Wer Arbeiten im öffentlichen Verkehrsraum anordnet oder ausführt, muss nicht nur die geltenden Arbeitsschutzvorschriften beachten, sondern auch die Regelungen der Straßenverkehrsordnung. Denn die Gefahren ergeben sich hier häufig aus dem weiterlaufenden öffentlichen Verkehr, seien es Fußgänger, Radfahrende oder Fahrzeugverkehr unterschiedlichster Art. Bedeutsam ist zudem die Art des Verkehrswegs und die auszuführende Tätigkeit: Je höher die Fahrgeschwindigkeiten des fließenden Verkehrs sind, desto größer ist die Gefährdung der in diesem Bereich tätigen Beschäftigten. Aus diesem Grund müssen die für die Arbeitsstelle geltenden Regelungen sehr gewissenhaft befolgt werden.
Auftrag zur Fugenerneuerung
Das folgende Unfallbeispiel zeigt sehr deutlich die möglichen Folgen einer nicht ausreichenden Umsetzung der Vorgaben: Mitarbeiter einer Straßenbaufirma waren damit beauftragt, auf einer Bundesautobahn (BAB) die Bitumenfugen zwischen den Fahrstreifen zu erneuern. Um eine Störung des laufenden Verkehrsflusses so gering wie möglich zu halten, sollten die Arbeiten in der verkehrsarmen Zeit zwischen 20:00 Uhr und 06:00 Uhr ausgeführt werden.
Durch das beauftragte Unternehmen wurden sechs Beschäftigte einschließlich eines Kolonnenführers und drei Lkw eingesetzt.

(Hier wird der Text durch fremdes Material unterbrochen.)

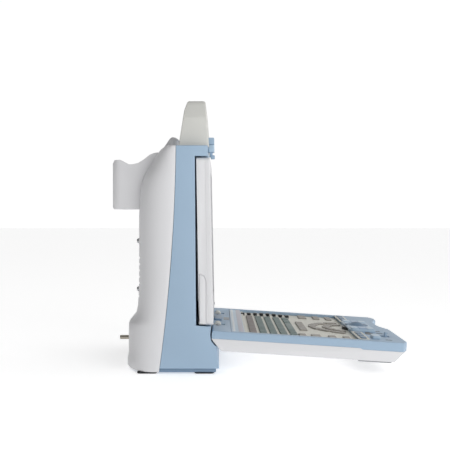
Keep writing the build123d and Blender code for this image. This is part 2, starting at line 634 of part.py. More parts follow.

Alle Beschäftigten waren in der Durchführung solcher Arbeiten erfahren und verfügten über die technischen und persönlichen Schutzeinrichtungen. Dazu gehörten auch die notwendigen Verkehrssicherungseinrichtungen wie Hinweistafeln, fahrbare Absperrtafeln, Leitbaken und Warnleuchten. Die Mitarbeiter trugen Warnkleidung.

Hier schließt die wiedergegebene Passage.